Reproduce every line in the listing that contains the word "with".

▸ COLLECTED MATERIAL
····················
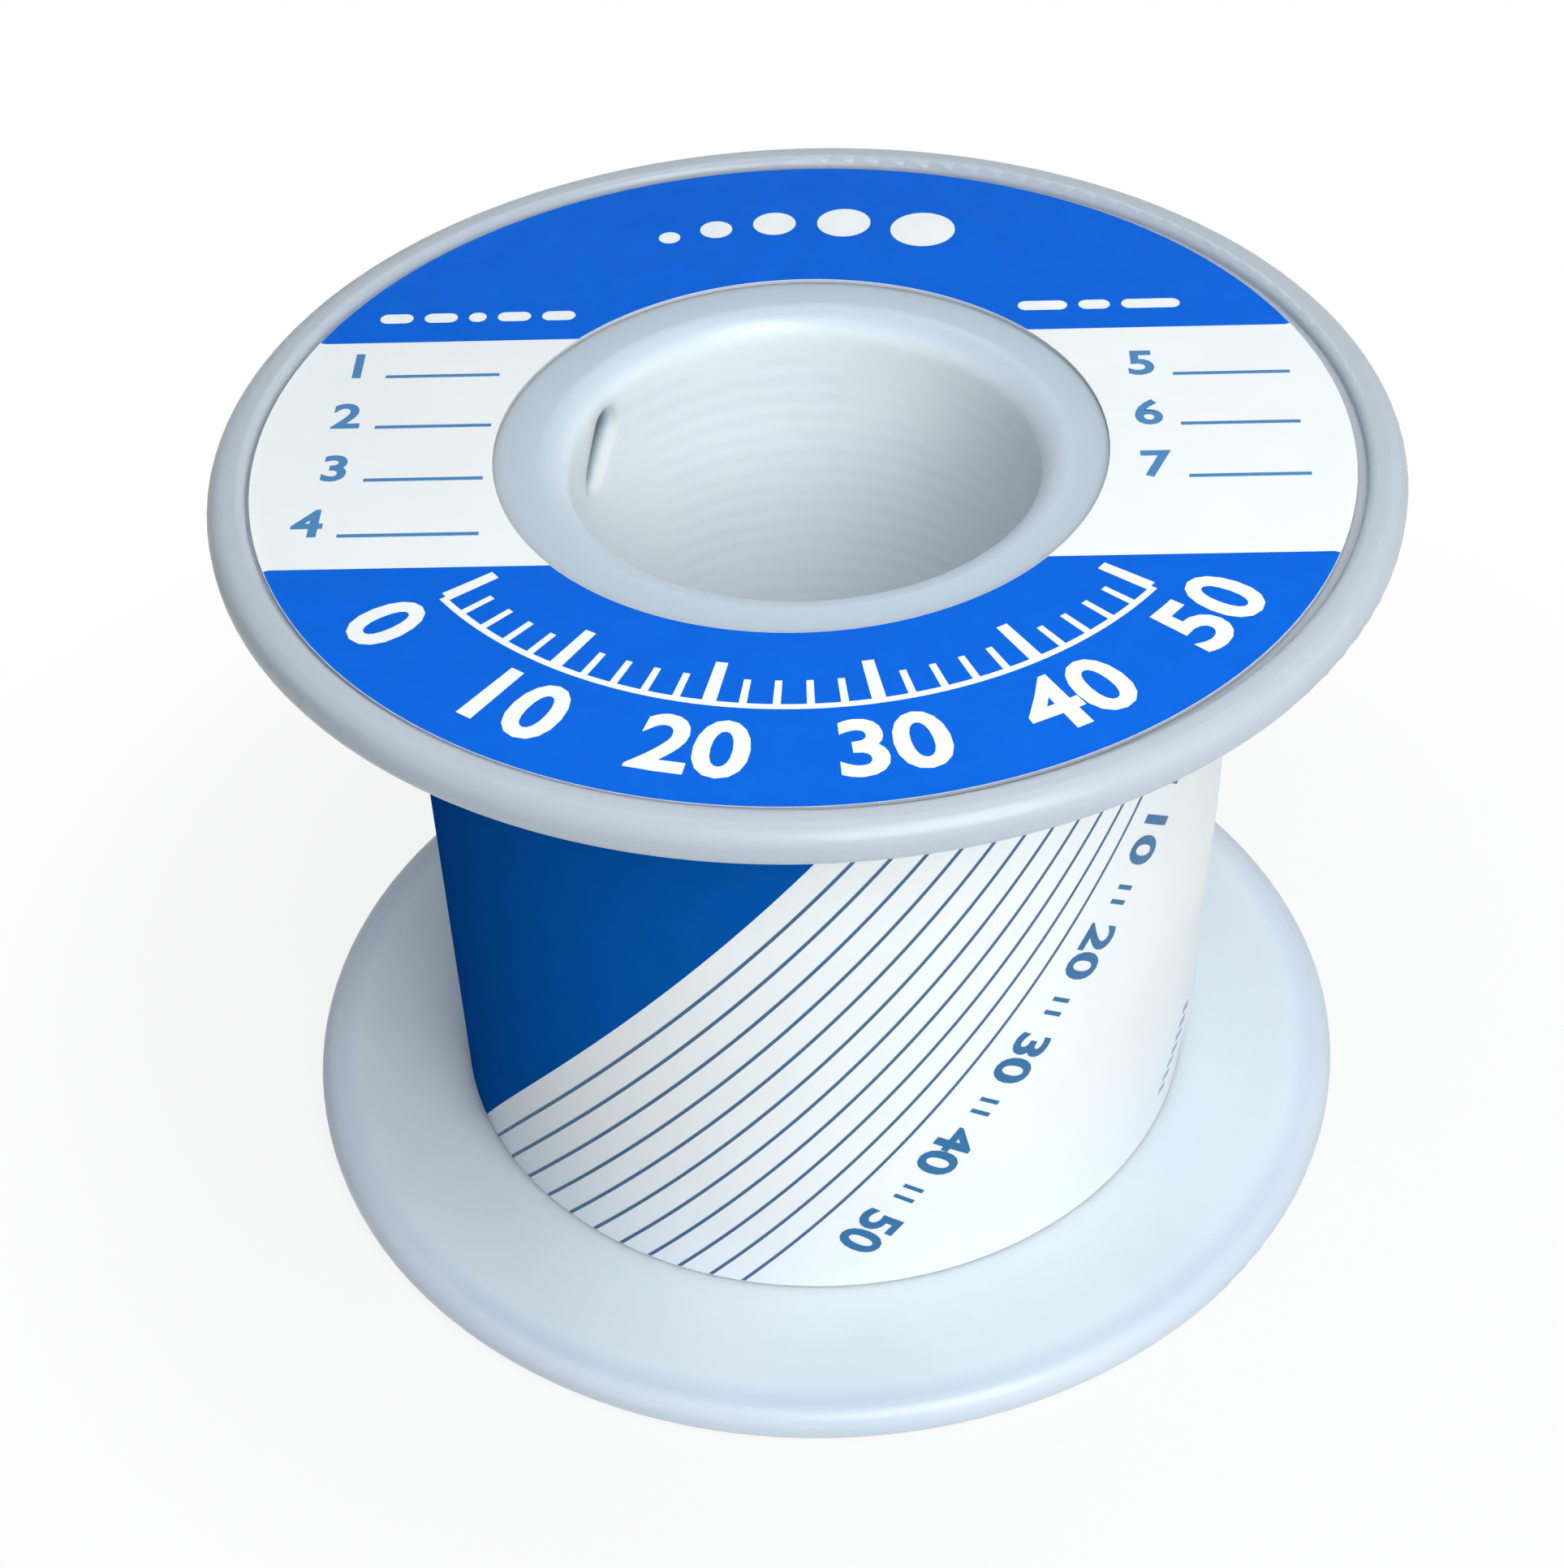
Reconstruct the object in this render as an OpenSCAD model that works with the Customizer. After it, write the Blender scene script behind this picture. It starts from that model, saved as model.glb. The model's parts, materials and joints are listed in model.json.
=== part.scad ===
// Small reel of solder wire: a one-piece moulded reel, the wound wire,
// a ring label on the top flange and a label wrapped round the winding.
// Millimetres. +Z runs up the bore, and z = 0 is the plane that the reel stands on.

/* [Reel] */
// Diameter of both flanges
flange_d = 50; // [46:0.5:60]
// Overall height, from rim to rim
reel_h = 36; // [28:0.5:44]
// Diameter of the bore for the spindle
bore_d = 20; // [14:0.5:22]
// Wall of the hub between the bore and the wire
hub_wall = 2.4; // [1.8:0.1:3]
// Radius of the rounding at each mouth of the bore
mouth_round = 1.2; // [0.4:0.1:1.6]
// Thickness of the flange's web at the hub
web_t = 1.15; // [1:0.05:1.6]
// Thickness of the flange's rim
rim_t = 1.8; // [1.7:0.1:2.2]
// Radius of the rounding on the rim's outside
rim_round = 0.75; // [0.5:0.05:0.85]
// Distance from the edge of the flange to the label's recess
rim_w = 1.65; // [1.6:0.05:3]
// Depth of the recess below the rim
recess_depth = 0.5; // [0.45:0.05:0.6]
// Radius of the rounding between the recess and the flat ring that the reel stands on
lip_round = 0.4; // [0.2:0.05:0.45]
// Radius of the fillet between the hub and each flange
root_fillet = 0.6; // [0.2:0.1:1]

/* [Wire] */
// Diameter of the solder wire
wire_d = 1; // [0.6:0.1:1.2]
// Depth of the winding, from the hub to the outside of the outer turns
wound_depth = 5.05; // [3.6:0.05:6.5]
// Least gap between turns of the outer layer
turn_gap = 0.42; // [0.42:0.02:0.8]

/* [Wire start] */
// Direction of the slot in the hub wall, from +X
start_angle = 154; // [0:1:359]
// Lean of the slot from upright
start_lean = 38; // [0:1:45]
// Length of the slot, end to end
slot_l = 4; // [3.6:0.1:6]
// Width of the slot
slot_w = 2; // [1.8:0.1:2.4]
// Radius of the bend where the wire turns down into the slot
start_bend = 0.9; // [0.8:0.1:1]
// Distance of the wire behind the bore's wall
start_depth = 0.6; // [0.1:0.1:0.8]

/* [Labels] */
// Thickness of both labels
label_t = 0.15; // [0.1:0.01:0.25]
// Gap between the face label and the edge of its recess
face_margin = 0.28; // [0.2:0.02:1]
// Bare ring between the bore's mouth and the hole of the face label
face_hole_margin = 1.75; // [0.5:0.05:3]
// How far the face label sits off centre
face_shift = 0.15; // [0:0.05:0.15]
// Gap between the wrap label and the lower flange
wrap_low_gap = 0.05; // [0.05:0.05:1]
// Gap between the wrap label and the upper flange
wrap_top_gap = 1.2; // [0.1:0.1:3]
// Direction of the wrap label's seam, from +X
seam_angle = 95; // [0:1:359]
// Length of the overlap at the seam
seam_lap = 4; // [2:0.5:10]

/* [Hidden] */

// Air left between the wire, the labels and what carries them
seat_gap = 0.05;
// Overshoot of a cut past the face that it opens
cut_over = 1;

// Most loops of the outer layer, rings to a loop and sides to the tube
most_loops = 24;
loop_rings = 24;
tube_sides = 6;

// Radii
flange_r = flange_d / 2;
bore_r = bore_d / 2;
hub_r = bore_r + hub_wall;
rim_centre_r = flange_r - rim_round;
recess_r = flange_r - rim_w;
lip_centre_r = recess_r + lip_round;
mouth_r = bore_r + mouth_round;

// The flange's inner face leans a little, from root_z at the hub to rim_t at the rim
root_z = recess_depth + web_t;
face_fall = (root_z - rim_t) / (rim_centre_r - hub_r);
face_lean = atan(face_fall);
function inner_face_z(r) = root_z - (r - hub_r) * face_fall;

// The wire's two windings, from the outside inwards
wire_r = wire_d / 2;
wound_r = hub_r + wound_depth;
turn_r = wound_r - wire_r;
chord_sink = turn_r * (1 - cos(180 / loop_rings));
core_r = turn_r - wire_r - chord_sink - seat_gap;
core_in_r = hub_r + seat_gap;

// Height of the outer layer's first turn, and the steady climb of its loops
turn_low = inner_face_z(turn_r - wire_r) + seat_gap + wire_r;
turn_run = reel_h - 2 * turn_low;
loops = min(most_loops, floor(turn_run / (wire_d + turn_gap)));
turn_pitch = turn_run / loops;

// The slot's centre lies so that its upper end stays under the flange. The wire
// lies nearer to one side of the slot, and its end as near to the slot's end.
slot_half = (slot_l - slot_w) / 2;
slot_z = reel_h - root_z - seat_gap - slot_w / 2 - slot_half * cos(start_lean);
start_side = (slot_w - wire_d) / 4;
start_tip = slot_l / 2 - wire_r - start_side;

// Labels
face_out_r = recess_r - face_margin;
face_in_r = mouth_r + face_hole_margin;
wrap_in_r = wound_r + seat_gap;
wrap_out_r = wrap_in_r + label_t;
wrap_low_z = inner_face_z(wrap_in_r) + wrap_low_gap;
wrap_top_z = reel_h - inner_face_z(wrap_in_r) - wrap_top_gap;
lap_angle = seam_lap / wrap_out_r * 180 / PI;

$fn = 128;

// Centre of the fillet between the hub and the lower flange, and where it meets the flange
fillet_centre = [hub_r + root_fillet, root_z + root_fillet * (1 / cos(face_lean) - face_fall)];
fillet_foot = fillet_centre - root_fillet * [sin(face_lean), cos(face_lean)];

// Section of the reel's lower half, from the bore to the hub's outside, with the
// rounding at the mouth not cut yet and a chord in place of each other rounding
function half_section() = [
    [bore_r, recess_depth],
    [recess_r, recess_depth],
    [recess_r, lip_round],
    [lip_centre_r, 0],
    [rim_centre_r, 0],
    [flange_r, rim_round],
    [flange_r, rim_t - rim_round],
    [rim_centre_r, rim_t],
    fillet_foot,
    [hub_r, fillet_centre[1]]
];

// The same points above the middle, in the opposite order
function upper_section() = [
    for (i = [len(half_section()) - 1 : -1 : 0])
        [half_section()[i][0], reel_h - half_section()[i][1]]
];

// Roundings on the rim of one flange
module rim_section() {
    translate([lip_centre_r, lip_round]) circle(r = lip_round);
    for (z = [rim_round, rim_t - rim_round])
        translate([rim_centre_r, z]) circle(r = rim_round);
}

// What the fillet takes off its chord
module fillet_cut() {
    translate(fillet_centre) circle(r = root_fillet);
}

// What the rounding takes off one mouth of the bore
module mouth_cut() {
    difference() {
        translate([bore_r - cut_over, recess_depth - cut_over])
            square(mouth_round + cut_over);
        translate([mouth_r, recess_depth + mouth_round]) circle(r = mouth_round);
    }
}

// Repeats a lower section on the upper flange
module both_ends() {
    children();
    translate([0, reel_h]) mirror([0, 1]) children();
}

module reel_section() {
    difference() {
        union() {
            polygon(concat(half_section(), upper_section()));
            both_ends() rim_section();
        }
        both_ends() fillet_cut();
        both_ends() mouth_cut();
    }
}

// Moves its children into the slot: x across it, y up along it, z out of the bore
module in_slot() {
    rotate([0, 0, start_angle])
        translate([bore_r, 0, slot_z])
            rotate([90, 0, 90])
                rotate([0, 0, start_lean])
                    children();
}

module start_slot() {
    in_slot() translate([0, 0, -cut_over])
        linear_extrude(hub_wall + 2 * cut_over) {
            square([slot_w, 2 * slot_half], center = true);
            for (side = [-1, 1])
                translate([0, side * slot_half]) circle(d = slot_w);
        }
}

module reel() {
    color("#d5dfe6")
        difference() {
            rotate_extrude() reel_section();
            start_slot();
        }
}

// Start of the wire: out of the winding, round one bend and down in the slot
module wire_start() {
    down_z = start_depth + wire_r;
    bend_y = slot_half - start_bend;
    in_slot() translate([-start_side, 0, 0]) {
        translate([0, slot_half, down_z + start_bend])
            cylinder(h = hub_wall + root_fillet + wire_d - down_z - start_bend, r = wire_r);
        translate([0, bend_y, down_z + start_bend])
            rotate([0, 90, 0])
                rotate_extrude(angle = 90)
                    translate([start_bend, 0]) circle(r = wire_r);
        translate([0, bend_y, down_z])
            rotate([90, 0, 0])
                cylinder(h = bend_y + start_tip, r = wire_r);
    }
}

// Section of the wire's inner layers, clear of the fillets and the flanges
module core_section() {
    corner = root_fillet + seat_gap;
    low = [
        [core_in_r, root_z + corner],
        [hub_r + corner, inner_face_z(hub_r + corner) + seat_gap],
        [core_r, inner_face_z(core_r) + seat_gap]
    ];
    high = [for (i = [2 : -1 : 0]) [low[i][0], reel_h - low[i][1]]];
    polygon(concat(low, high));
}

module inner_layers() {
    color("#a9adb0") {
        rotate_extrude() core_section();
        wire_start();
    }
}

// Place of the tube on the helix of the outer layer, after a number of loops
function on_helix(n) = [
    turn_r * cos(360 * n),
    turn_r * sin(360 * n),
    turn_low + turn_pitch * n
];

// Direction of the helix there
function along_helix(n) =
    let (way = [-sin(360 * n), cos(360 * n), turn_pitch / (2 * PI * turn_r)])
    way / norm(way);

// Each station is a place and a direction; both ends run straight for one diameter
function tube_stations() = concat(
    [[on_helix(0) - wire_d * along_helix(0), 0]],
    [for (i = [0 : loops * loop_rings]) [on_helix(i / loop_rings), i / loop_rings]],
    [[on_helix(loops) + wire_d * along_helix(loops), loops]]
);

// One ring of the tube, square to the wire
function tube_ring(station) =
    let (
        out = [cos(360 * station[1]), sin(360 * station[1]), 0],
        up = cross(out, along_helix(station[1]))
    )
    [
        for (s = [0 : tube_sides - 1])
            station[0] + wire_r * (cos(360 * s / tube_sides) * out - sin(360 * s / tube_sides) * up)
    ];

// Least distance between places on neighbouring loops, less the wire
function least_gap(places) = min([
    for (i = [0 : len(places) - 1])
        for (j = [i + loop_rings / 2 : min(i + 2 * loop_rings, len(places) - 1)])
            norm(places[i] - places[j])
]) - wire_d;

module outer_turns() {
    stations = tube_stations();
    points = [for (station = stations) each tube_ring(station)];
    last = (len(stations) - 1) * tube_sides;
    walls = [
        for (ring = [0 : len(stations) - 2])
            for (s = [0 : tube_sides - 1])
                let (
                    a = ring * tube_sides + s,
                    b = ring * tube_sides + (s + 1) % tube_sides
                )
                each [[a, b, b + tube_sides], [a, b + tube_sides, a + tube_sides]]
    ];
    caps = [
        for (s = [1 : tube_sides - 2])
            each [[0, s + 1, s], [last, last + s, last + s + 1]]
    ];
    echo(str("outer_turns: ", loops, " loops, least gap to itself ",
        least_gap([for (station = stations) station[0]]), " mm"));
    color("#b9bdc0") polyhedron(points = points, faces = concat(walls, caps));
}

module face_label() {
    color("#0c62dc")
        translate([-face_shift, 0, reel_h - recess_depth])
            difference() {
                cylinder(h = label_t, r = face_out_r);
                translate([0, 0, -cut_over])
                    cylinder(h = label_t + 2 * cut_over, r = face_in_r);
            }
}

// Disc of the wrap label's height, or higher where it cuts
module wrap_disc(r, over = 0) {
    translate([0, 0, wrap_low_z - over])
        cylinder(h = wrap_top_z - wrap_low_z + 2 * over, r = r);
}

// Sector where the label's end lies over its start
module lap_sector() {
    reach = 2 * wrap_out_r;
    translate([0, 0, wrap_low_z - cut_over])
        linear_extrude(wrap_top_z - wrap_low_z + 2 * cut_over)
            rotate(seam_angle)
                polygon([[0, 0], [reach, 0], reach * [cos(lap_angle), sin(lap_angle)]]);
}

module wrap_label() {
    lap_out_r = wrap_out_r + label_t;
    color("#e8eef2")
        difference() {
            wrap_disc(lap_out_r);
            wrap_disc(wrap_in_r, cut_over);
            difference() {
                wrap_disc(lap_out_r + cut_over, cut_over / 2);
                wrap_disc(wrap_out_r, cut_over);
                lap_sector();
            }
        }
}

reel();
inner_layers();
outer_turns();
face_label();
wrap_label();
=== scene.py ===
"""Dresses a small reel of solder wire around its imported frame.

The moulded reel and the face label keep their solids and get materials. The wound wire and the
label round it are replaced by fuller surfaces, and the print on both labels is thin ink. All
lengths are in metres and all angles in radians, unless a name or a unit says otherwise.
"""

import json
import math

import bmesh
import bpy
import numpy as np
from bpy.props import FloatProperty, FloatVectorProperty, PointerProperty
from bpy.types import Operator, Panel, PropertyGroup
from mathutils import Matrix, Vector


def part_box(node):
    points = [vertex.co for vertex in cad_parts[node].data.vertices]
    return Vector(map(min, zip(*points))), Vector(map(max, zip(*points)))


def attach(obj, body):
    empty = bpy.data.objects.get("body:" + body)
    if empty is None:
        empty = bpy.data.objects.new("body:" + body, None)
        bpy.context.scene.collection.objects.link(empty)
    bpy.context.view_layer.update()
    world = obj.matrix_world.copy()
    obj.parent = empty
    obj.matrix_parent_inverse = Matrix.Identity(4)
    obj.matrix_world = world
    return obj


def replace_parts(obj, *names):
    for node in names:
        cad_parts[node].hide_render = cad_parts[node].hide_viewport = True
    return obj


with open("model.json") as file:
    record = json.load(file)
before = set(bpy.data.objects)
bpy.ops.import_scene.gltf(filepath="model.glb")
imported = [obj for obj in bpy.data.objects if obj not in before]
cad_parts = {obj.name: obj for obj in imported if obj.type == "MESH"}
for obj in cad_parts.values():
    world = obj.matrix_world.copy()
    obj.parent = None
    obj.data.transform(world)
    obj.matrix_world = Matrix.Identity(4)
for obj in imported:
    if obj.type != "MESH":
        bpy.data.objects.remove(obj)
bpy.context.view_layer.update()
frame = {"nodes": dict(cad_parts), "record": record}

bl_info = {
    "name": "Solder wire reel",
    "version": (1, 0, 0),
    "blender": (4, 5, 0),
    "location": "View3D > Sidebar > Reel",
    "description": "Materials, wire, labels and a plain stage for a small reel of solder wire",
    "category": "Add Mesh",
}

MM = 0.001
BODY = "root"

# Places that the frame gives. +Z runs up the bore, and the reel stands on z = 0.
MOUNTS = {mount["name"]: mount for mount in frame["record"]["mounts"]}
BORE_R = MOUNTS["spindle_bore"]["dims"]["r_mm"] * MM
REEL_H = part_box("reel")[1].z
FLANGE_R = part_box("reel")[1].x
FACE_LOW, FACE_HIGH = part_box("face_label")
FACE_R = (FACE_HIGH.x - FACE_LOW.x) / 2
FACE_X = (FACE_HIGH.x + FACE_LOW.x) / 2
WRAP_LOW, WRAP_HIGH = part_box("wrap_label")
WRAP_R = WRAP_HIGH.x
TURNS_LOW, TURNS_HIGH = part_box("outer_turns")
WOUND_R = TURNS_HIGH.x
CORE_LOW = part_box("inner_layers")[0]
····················
▸ WORKED ANSWER
Reconstruct the object in this render as an OpenSCAD model that works with the Customizer. After it, write the Blender scene script behind this picture. It starts from that model, saved as model.glb. The model's parts, materials and joints are listed in model.json.
// Section of the reel's lower half, from the bore to the hub's outside, with the
with open("model.json") as file:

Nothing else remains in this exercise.